Trotzdem bekomme ich nach zahlreichen Versuchen zu keinem Ergebnis 

- mein Dokument soll eine leere Tabelle haben (bsw auf Wunsch diese erzeugen)
- mittels Checkbox select sollen die Werte der Checkbox in einer neue Tabellenzeile geschrieben werden

1) leere / nicht vorhandene Tabelle
2) select Checkbox 1
3) schreibt Zeile 1 mit Wert aus Checkbox 1
4) select Checkbox 2
5) schreibt Zeile 2 mit Wert aus Checkbox 2
usw

Hat Jemand bitte noch ein gutes Tutorial oder Beispielcode?

In der Suche und Google finde ich nichts geeignetes bzw durch Unkenntnis nicht mit dem ich arbeiten kann.

Vielen Dank


----------



## tombe (19. November 2012)

Ich hätte da erst noch eine generelle Frage. Ganz oben hast du geschrieben: "Das soll natürlich für n- Checkbox funktionieren."

Ist damit jetzt wirklich eine unbestimmte Anzahl gemeint oder gibt es eine feste Zahl Checkboxen, Tabellenzeilen o.ä.?

So ich gleich nochmal.

Schau dir mal auf dieser Seite vor allem die Methoden insertRow und deleteRow.

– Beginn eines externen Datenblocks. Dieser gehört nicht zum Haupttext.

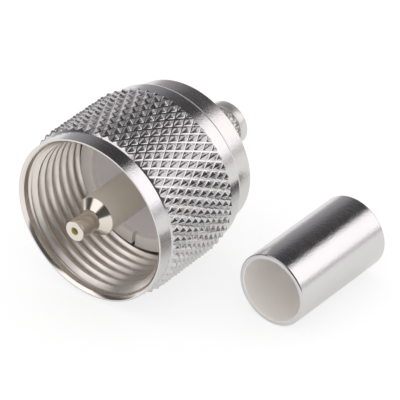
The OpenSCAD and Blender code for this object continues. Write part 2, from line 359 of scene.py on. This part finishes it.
def cut_away(piece, cutter):
    """Takes the cutter's shape out of a piece and removes the cutter."""
    taken_up(piece)
    cut = piece.modifiers.new("cut_away", "BOOLEAN")
    cut.object = cutter
    cut.solver = "EXACT"
    bpy.ops.object.modifier_apply(modifier=cut.name)
    bpy.data.objects.remove(cutter)


print("edges that fold by more than", SHARP, "degrees are broken")

# %% [markdown]
# Plating on turned brass is not one flat metal. The tool leaves fine rings round the piece, the plating is a little
# duller here than there, and handling leaves a faint haze. All of it is drawn from the piece's own place: the
# distance from the axis and the depth along it give rings that run round the piece on its sides and on its ends.
# Where the plating was tumbled it is grained as well, so that a lamp's edge on it is ragged instead of drawn clean.

# %% Helpers that find a place on a round piece and draw its rings and haze
# Marks to the metre: rings count along the piece and outwards, and across they change only slowly
RING_MARKS, ALONG_RING = 8000, 350
HAZE_SPECKS, GRAIN_SPECKS = 420, 4500
RING_DEPTH, RING_STRENGTH = 0.000001, 0.12
# Noise seldom leaves this range, and the haze multiplies the dullness by this much
NOISE_LOW, NOISE_HIGH = 0.3, 0.7
HAZE_LEAST, HAZE_MOST = 0.75, 1.3


def round_place(bench, centre):
    """The place on a round piece seen from its axis, and its depth, its radius and its ring marks."""
    place = bench.add("TexCoord").outputs["Object"]
    centred = bench.add("Mapping", [("Vector", place), ("Location", tuple(-v for v in centre))]).outputs[0]
    parts = bench.add("SeparateXYZ", [(0, centred)]).outputs
    across = bench.add("VectorMath", [(0, centred), (1, (1, 0, 1))], operation="MULTIPLY").outputs[0]
    radius = bench.add("VectorMath", [(0, across)], operation="LENGTH").outputs["Value"]
    fine = bench.worked("MULTIPLY", bench.worked("ADD", parts["Y"], radius), RING_MARKS)
    wide_x, wide_z = (bench.worked("MULTIPLY", parts[way], ALONG_RING) for way in "XZ")
    drawn = bench.add("CombineXYZ", [("X", wide_x), ("Y", fine), ("Z", wide_z)]).outputs[0]
    return centred, parts["Y"], radius, bench.speckled(drawn, 1)


def hazed(bench, place, dullness):
    """Makes a dullness a little more here and less there."""
    haze = bench.speckled(place, HAZE_SPECKS, detail=4, roughness=0.6)
    return bench.worked("MULTIPLY", dullness, bench.carried(haze, NOISE_LOW, NOISE_HIGH, HAZE_LEAST, HAZE_MOST))


print("one turning ring every", 1 / MM / RING_MARKS, "mm")

# %% [markdown]
# Inside a hollow the plating is thinner and duller. It scatters light as much as it mirrors it, so it is given less of
# the metal's mirror and more of a plain colour there, except on a lip that was turned as fine as the outside. That
# plain colour is painted light and shade: it is lighter and warmer than the plating where light fills the hollow, and
# darker where the hollow lies in shade.
# Separate materials for inside and outside would need faces picked by hand; soft steps at a radius or a depth do the
# same for any shape.

# %% Helper that makes a plated finish
# Half the width in millimetres of the soft step between two looks: by radius, by depth, and where the grain begins
RADIUS_STEP, DEPTH_STEP, GRAIN_STEP = 0.05, 0.02, 0.02
# A depth that no piece reaches
FAR = 100


def plated(name, colour, painted_hollow_colour, inner_radius, dull=0.16, inner_dull=0.36, inner_metal=0.6, rings=0.1,
           metallic=1, grain_depth=0, grain_from=0, lip=-FAR, back=FAR, hollow=None, centre=AXIS):
    """Plated metal with turning rings, whose hollow inside inner_radius has its own dullness and sheen, and a colour
    of painted light and shade.

    In front of the depth lip it is as bright as outside, and behind the depth back it is all outside. The painted
    light and shade can have a radius of its own, hollow. Beyond the radius grain_from it has a grain, grain_depth
    metres deep.
    """
    finish = bpy.data.materials.new(name)
    bench = NodeBench(finish)
    place, depth, radius, ring_marks = round_place(bench, centre)

    def beyond(measure, limit, blur):
        """Goes from 0 to 1 where a measure passes a limit, or from 1 to 0 where the blur is negative."""
        return bench.carried(measure, (limit - blur) * MM, (limit + blur) * MM)

    rear = beyond(depth, back, DEPTH_STEP)
    outside = bench.worked("MAXIMUM", beyond(radius, inner_radius, RADIUS_STEP), rear)
    bright = bench.worked("MAXIMUM", outside, beyond(depth, lip, -DEPTH_STEP))
    dullness = hazed(bench, place, bench.carried(bright, 0, 1, inner_dull, dull))
    surface = bench.bumped(ring_marks, bench.worked("MULTIPLY", bright, RING_STRENGTH), RING_DEPTH)
    if grain_depth:
        grain = bench.speckled(place, GRAIN_SPECKS, roughness=0.6)
        surface = bench.bumped(grain, beyond(radius, grain_from, GRAIN_STEP), grain_depth, surface)
    # Inside this radius the plating's colour is swapped for the painted light and shade of the hollow
    painted_hollow_radius = inner_radius if hollow is None else hollow
    outside_painted_hollow = bench.worked("MAXIMUM", beyond(radius, painted_hollow_radius, RADIUS_STEP), rear)
    mirror = bench.worked("MULTIPLY", bright, outside_painted_hollow)
    bench.dress({"Base Color": bench.mixed(outside_painted_hollow, (*painted_hollow_colour, 1), (*colour, 1)),
                 "Metallic": bench.carried(mirror, 0, 1, inner_metal, metallic),
                 "Roughness": bench.worked("MULTIPLY_ADD", ring_marks, rings, dullness),
                 "Normal": surface})
    print(name, "made of", len(bench.nodes), "nodes")
    return finish


print("looks change over", 2 * RADIUS_STEP, "mm by radius and", 2 * DEPTH_STEP, "mm by depth")

# %% [markdown]
# The plug's body is one turned piece of brass. Its front is a ring that meets the end of the socket, with a narrow
# slit sawn across it, behind that comes the barrel under the nut, and at the rear the collar that shows behind the
# nut. The hollow takes the insulator from the front and the crimp stem from the rear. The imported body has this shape
# already, so its outline is repeated with the edges broken, and the slit is cut with a saw blade's shape.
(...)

Damit kannst du Zeilen in eine bestehende Tabelle einfügen bzw. wieder löschen.

Die Frage ist ob es in deinem Fall aber nicht einfacher wäre einfach die komplette Tabelle zu löschen und neu zu erstellen.


----------



## bennot (26. November 2012)

es sollen beliebig viele Checkboxen sein 

danke für die Links. Ich schaue gleich mal.


----------



## bennot (26. November 2012)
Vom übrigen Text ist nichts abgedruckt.